Since the credit crunch, the mood at the main fair has been invariably cautious. But by day two, false confidence has usually set in. Optimism is wrenched from the clutches of fear and gallerists delight in revealing that the art world is defying the downturn. Strangely, this year's event lacked both the usual buoyancy and bravado. Caution hung in the air like a graduate installation until it was, eventually, replaced by an only slightly less cautious mood.
The fair was muted in other areas, too. Like London Fashion Week, Frieze has a reputation for showcasing bold, in-your-face art. For the most part, however, large, graphic, sexualized and politicised works were absent from Regent's Park.
"In this market, it would be foolish not to play it safe," a European collector told me. Buyers favoured familiar work, rather than the more challenging pieces by younger artists that once characterized the fair. In comparison to past years, higher-cost works by established names sold, while cheaper works by relatively unknown artists struggled. The price may have been right, but the artist and gallery were wrong.
Collectors were careful to opt for artists with a proven track record of museum shows and sale history. Marian Goodman's decision to show a new work by Gerhard Richter, at a time when his Tate exhibition is both widely publicized and visited, proved savvy. His piece Strip (CR921-1) was held for a museum, priced at £1.5 million.
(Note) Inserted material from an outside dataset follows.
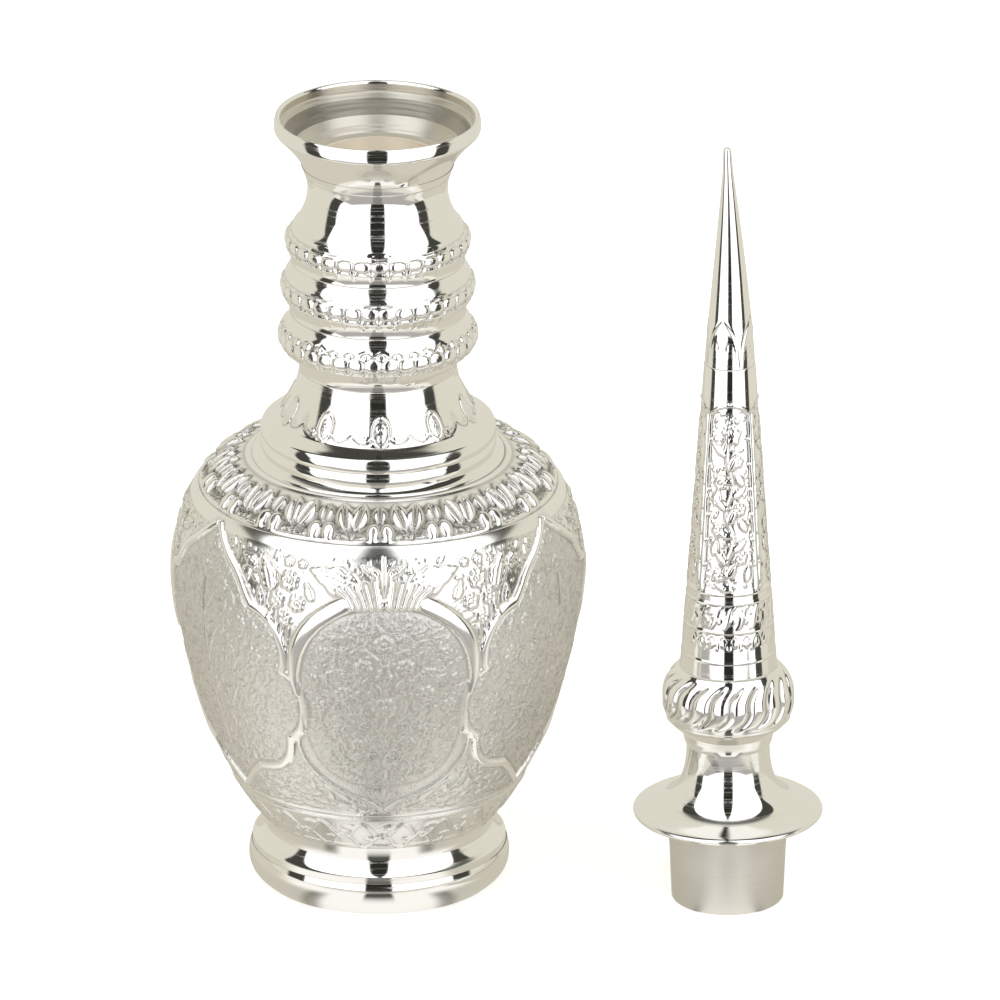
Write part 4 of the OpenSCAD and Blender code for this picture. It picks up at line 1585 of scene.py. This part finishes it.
@dataclass
class StopperFoot(Rings):
    """Plug, flange, bell and waist collar of the stopper."""

    item: Item = Item.STOPPER
    sheet: float = 0.8
    plug_end_r: float = 14.05
    plug_r: float = 14.6
    plug_cone_h: float = 13.7
    plug_top_r: float = 15.8
    plate_z: float = 20.0
    edge_z: float = 22.7
    bell_z: float = 24.6
    waist_z: float = 41.6
    knop_z: float = 45.0
    flange_r: float = 23.75
    edge_bore: float = 22.0
    waist_r: float = 10.4
    collar_r: float = 11.4

    def build(self) -> None:
        """Makes the pieces from the plug's end up to the waist collar."""
        disc = [(self.plug_end_r - 1.2, 0.0)] \
            + arc((self.plug_end_r - 0.6, 0.6), 0.6, 0.6, -80, 0, 6) \
            + [(self.plug_end_r, self.sheet)]
        self.ring("plug_end", "plug_end_disc", disc, bored(0.0, disc), BRUSHED, 160)
        plug = [(self.plug_end_r, self.sheet)] + curve(
            (self.plug_r, self.plug_cone_h), (self.plug_top_r, self.plate_z),
            (0.15, 0.40), (0.50, 0.30), 16)
        self.ring("plug", "plug_sleeve", plug, lining(plug, self.sheet, 8), BRUSHED, 160)
        rise = curve((self.plug_top_r + 0.4, self.plate_z), (self.edge_bore - 0.05, self.edge_z),
                     (0.40, 0), (0.30, 0.30), 14)
        bore = self.plug_r - 2 * self.sheet
        plate = [(bore, self.plate_z)] + rise
        self.ring("flange_under", "flange_plate", plate,
                  [(r, z + self.sheet) for r, z in reversed(plate)], BRUSHED, 160)
        wire = arc((self.flange_r - 0.75, self.edge_z + 0.75), 0.75, 0.75, -90, 62, 12) \
            + [(self.edge_bore + 0.4, self.bell_z)]
        self.ring("flange_wire", "flange_edge_wire", wire, bored(self.edge_bore, wire), steps=192)
        edge = (self.edge_bore + self.sheet - 0.3, self.bell_z + 0.05)
        bell = [(edge[0], self.bell_z)] + curve(edge, (self.waist_r, self.waist_z),
                                                (0.42, 0.075), (0, 0.90), 40)
        self.ring("stopper_bell_shell", "stopper_bell", bell, lining(bell, self.sheet, 12),
                  steps=192)
        collar = curve((self.waist_r + 0.2, self.waist_z), (self.collar_r, self.knop_z),
                       (0.80, 0.30), (0.20, 0.30), 12)
        self.ring("stopper_waist", "waist_collar", collar,
                  bored(self.waist_r - 2 * self.sheet, collar), steps=160)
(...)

Some artists met the economic uncertainty head on. Michael Landy on the Thomas Dane stand gave us Credit Card Destroying Machine, a contraption that exchanged plastic for a mechanical drawing signed by the artist. Paul Johnson's Temple, 2011, a huge papier-mâché construct shown by Ancient & Modern, more subtly asked visitors to consider the value of religion and the creation of new gods in a consumer-led, money-worshipping art fair. Claire Fontaine was more blatant in presenting art as commodity. It presented a lit sign reading: "This neon sign was made by Vladimir Ustinov for the remuneration of one hundred and sixty-nine thousand rubles."
For some, however, making sales wasn't the main focus. "The fair this year seemed less about the acquisition of the art therein and more about the discussion of it," says James Brett, director of The Museum of Everything who presided over a debate on self-taught, unintentional artists with Antony Gormley and Hayward Gallery directors at Selfridges. "The brilliant thing about Frieze is that it is a platform for expression. Yes, it can be about money. But it is really about communication."
In a case of the Emperor's New Art, Christian Jankowski presented Christian, 2011, a luxury 10 metre-long Aquariva Cento yacht, priced at € 500,000, which was available as a signed limited edition for €125,000 more. A 68-metre mega yacht was also up for grabs (€65m or €75m with emblazoned name). Jankowski argued that, as a piece of art, rather than just a boat, the yacht will gain, rather than lose, value. Raising interesting ideas about the arbitrariness of the monetary value placed on art, and fundamental questions about what constitutes art, the notion of a €10 million signature was funny until you realized that someone might actually buy it.
So what does all this mean for Crunch? We'll consider whether the 'safe money' born out of caution will stifle innovation. In an era of global revolution, we'll also ask if art has a duty to be primarily engaged in political change whether or not it is at the top of a buyer's wish list. Most importantly, when faced with the realities of an art world slowly piecing itself back together and an economic climate that promises little immediate relief, the transformative power of creativity is worthy of our discussion.